Changeant d’échelle, je passe maintenant de ces deux exemples à la thèse, à charge pour moi de l’étayer (il y faudra plus qu’un billet, je ne fais que l’introduire) : l’invention de la géographie exacte (à savoir, l’extension à l’étendue terrestre de la mathésis cartésienne) signifie que l’Occident, qui vient de se lancer dans la conquête militaire, théologique et commerciale de l’œcoumène, vivra désormais du clivage de l’espace et du temps. (Rien ne le prédestinait à cette décision ; la chrétienté d’avant Descartes vit à l’horizon d’un espace-temps muni d’une étendue et d’une durée indissociables, comme l’était l’espace-temps de Dante ou celui de Joinville.) Une fois prise, cependant, la décision de ce clivage introduit de l’irréversible : aujourd’hui, nous vivons de la même philosophie spontanée de l’espace-temps que les conquérants du Nouveau Monde et les élèves de Cassini (axiome tacite de cette « philosophie » : « d’abord l’Espace comme étendue donnée à mon mouvement, ensuite, et ensuite seulement, le Temps, projection mentale et ombre portée de la durée sur l’infini mécanique de l’étendue inerte »).
Dans le cas de Virilio et de sa non-réception par la géographie et la géopolitique, les conséquences de cette hégémonie de l’espace impérial sur les durées de l’existence ont de quoi nous alarmer plus vivement que l’échec de Bergson face à Einstein – et pour une raison évidente : la quantité de savoirs concernés par ce nouvel épisode du conflit occidental entre l’espace et le temps, cette quantité s’avère immédiatement considérable, s’y engage en effet un ensemble significatif de sciences physiques et de sciences humaines, solidaires parce que coresponsables de l’écosystème humain.

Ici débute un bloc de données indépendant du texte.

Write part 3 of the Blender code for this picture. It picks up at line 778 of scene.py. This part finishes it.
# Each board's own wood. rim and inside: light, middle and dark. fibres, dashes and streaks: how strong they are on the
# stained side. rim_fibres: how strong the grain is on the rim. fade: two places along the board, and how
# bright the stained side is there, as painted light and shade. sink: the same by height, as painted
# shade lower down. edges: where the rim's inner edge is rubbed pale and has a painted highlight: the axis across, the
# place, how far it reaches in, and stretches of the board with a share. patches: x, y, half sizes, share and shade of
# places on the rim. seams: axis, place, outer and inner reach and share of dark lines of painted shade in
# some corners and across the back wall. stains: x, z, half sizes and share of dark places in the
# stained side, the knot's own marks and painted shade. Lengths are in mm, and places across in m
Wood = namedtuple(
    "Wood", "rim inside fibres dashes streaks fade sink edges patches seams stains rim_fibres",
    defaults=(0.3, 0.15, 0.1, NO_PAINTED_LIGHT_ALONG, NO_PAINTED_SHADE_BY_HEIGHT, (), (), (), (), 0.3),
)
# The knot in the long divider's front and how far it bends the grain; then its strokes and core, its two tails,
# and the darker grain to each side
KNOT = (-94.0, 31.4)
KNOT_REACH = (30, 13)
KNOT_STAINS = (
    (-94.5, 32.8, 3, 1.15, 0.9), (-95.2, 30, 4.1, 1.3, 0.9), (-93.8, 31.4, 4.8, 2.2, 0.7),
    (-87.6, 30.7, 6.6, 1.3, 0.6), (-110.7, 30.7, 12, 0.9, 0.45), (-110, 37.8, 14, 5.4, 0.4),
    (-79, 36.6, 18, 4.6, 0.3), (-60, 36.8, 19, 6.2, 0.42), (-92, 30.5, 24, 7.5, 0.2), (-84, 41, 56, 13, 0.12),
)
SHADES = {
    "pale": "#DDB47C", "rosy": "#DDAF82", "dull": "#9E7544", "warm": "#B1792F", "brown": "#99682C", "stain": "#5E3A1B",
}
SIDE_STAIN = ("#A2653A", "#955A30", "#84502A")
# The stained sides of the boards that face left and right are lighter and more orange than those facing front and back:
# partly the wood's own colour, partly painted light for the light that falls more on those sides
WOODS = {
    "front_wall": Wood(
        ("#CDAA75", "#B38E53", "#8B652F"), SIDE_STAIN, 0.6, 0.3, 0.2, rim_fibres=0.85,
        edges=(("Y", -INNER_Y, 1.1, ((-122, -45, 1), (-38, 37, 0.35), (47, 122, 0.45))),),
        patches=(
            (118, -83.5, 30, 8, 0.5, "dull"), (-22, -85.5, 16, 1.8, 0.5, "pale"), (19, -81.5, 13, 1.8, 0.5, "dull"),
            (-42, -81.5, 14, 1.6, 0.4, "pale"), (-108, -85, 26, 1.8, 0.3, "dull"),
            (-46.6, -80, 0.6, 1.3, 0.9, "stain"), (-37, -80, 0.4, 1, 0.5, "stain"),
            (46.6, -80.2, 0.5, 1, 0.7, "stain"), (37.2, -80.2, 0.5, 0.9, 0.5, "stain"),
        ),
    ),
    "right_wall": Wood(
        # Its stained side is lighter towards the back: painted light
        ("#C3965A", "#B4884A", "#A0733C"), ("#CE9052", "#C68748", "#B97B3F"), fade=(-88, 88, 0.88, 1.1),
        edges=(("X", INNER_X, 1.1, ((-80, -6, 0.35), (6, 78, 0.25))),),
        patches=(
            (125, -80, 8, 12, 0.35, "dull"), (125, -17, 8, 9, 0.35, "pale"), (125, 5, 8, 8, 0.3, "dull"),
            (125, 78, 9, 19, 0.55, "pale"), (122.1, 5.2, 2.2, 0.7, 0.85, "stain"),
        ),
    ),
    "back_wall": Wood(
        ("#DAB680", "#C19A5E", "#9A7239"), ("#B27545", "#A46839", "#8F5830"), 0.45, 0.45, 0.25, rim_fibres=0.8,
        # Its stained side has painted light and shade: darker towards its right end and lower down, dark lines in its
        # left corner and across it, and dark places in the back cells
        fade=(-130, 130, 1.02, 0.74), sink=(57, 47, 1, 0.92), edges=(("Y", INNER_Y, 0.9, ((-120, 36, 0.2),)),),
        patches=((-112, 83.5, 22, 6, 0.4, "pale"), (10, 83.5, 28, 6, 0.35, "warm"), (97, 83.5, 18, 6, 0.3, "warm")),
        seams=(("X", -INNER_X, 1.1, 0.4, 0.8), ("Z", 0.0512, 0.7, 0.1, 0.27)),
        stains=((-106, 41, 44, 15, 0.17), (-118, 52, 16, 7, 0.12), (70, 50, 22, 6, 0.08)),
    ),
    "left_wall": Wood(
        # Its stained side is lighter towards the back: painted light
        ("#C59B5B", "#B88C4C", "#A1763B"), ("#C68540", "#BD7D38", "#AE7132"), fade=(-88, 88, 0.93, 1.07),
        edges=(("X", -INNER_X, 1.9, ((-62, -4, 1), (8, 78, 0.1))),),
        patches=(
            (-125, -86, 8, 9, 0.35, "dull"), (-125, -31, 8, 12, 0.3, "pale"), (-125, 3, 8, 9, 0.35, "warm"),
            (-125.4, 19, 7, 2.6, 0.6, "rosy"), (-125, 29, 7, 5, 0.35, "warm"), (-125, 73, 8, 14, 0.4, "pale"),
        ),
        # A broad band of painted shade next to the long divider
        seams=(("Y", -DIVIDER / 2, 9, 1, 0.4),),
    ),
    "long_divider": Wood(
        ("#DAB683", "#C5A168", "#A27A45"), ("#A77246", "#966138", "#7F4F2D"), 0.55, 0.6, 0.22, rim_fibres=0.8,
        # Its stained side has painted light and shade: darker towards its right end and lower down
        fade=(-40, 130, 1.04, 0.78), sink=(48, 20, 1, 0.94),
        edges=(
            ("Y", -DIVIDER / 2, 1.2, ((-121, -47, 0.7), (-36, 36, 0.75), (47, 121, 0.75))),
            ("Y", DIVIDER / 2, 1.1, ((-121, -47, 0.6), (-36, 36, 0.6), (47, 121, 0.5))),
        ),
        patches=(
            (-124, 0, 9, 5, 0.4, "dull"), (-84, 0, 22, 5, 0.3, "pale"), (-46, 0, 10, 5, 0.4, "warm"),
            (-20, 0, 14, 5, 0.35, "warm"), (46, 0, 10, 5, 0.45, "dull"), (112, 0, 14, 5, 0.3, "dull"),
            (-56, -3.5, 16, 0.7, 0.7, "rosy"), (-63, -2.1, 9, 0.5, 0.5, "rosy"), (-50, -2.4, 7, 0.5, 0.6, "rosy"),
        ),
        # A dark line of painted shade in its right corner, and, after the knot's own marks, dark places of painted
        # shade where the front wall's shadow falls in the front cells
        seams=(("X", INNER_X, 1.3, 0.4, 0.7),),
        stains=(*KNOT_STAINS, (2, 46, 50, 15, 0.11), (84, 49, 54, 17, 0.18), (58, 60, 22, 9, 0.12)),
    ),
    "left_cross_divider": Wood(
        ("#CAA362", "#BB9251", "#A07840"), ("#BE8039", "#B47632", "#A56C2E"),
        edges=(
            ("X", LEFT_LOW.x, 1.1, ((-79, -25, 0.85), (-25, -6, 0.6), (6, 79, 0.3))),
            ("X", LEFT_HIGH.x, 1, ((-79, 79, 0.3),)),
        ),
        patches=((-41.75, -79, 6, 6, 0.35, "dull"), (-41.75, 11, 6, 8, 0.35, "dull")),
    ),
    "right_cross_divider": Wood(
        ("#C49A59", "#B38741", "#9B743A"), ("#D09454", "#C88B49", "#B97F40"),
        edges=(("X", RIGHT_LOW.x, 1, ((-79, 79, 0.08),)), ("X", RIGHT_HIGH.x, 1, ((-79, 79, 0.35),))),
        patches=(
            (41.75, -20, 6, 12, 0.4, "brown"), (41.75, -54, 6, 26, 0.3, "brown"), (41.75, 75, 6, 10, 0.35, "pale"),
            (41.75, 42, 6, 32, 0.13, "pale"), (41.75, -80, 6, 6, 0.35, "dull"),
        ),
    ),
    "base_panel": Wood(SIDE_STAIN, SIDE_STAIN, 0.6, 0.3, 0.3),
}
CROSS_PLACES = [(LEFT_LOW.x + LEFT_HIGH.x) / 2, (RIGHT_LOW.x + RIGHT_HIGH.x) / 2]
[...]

Pour s’orienter dans cette passe dangereuse, il ne suffira donc pas de revenir, en historien des sciences, sur le passé de la discipline dite « géopolitique ». Il faudra surtout, en philosophe, interroger les effets prolongés de la censure imposée au temps humain par les experts de l’espace et leur préjugé mécanique. La Terre a disparu, il n’y a plus que des territoires, produits et objets de l’activité post-industrielle : cette condition anthropologique nouvelle qui est la nôtre implique que, désormais, le temps nous est visiblement compté, ce que résume la méditation du « sursis » enseignée par Günther Anders. Il urge de réviser le préjugé moderne qui ne nous garantit même plus maîtrise et possession du monde que nous essayons d’habiter.